Be a bugger if you have had a TBI and you cant drink but go to the pub with your work mates to be sociable.

You accept that the Military cancelled "happy hour" in Massachusetts?

The Veteran said...

Noel ... maybe, maybe not. Go to http://articles.latimes.com/1985-03-03/news/mn-32704_1_happy-hour and the last para in this article by Micheal Weisskoph which covers off the issue reads 'Faced with discrepancies among the services and within the Army itself, Taft decided to draft a standard policy. He finally sided with the Army, issuing guidelines last month requiring military clubs in the Navy, Army and Air Force to adhere to state laws on all alcoholic beverages. The one exception is when the facility is located near the border of a state with more lenient drinking-age laws'.

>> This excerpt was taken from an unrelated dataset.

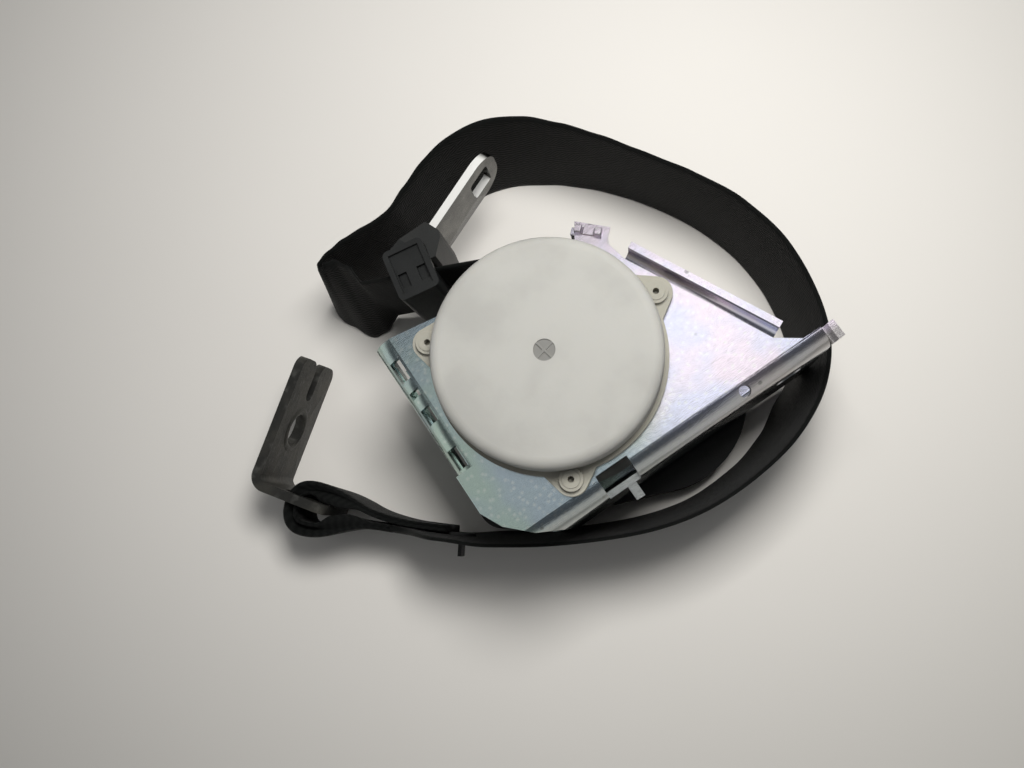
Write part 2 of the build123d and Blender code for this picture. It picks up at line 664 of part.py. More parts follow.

Massachusetts is bordered in the north by New Hampshire and in the East by New York. Neither of these states ban 'Happy Hours'. What I'm not sure of is whether there are military facilities located near the borders. No doubt you will enlighten me.

Noel said...

Geez why reply to a 1984 issue with a later article. What was it you called me?

"Similarly, United States military bases in Massachusetts are not licensed by state liquor authorities and are therefore not included in the ban, Mr. Cummings said. The Army, however, has prohibited happy hours at all clubs and bars on its bases."

Last time I looks Army was a part of the US Military.

The Veteran said...

Noel ... settle down. Military includes Navy and Air Force and Coastguard ... but hey, you could be right. All I know is that in the late 1990s I had occasion to be invited to the US Coastguard base at North End in Boston. Ended up in the Officers Club at the end of the day where something very akin to what I remember as constituting a 'Happy hour' was taking place but don't know because I didn't have to buy a round.

Noel said...

Again what did you accuse of been?

The Veteran said...

Noel ... chill out. YOU said military, not me.